Around the end of May I randomly got some spam from Runner’s World magazine. I haven’t subscribed in years, so I was surprised to get any emails from them, and almost immediately deleted it. I saw something like Become a faster and stronger runner in the subject line and held off from deleting; opening it up expecting a teaser about an article in the next issue. I realised that they were selling a DVD called Yoga for Runners. It was a two disc DVD, it had a few routines on it, including a beginners routine and was only $19.95, which included shipping, so I cracked out my “wasteful spending” credit card (aka the Stupid Fund for Stupid Things), and bought a copy.

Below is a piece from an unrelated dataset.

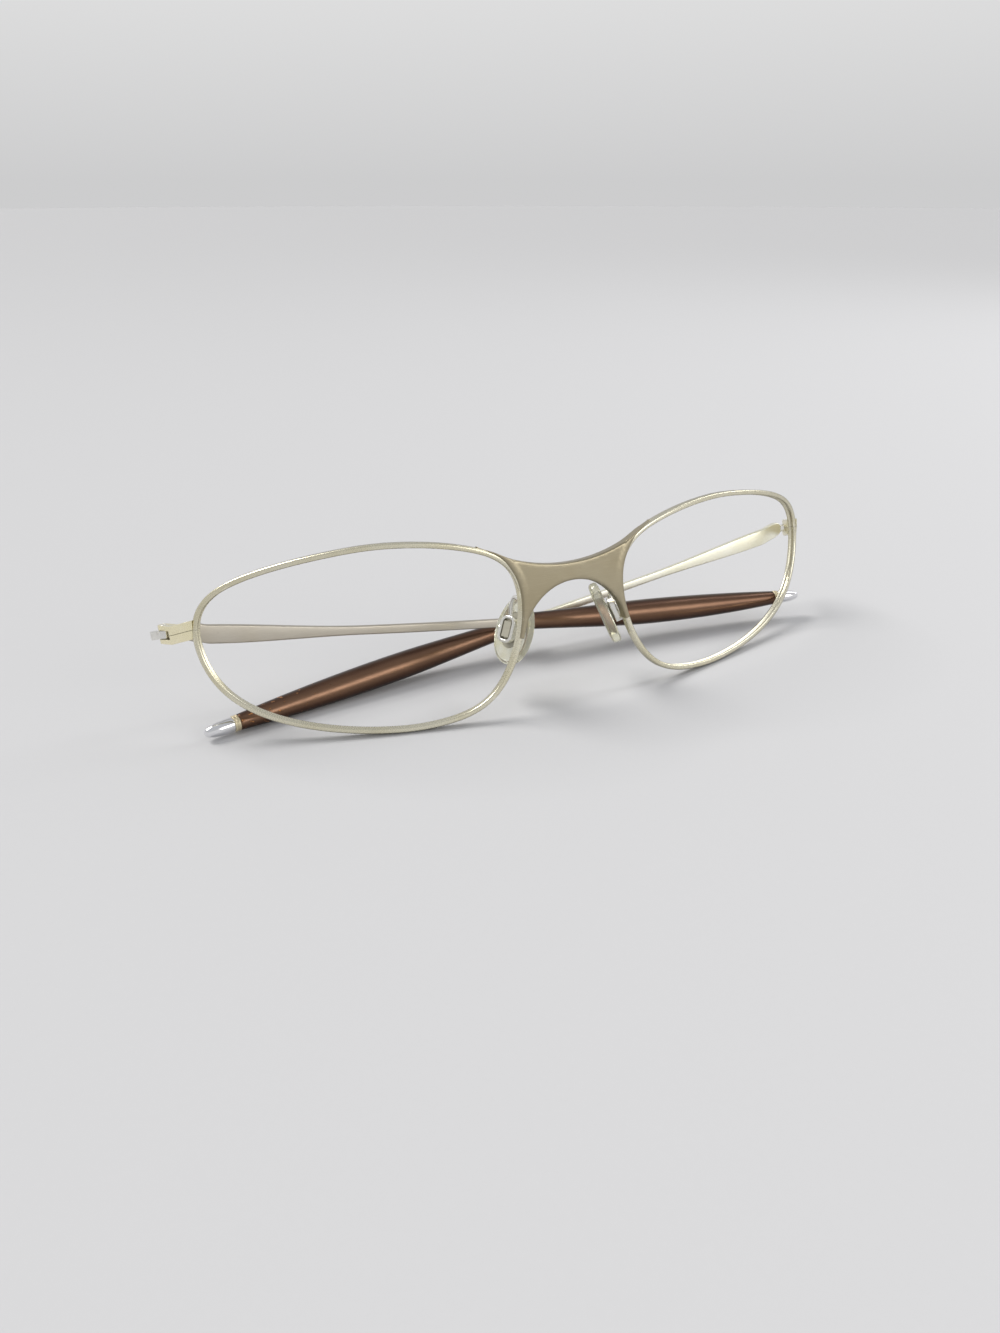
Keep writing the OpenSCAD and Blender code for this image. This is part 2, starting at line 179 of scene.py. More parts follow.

It turned up about a week after I fucked my left ankle, so I took the plastic off it, chucked it on my laptop and had a quick watch whilst flopped on the couch with my foot in the air. The presenter, Rebecca Pacheco refrained from most of the hippy chat, which was a big plus, and appeared to factor in all abilities. When I realised that generally she would try and take you from the easier technique through to the harder version (the reverse of the yoga class teacher) I felt like I hadn’t wasted $20. And best of all, I could pause and rewind as needed.

I’m sort of following a training plan for Six Inch, and it has a flexibility part to it which I think I need at the moment more than anything. Tonight I felt like I’d regained enough balance to give the beginners routine on the DVD a shot, and it went OK. I managed to follow along relatively well, only having to rewind once. I can’t sit on my heels any more (I can barely get the tops of my feet to touch the floor at all), but I didn’t fall over. I did notice that it’s going to take some serious effort to get me to be able to successfully hold even the beginners tree pose.

Work is part sponsoring six weeks of lunchtime yoga and pilates classes. I’ve signed up for Tuesday pilates, so with that plus the beginner’s yoga routine, I hope I can get back that ankle flexibility and balance that I used to enjoy.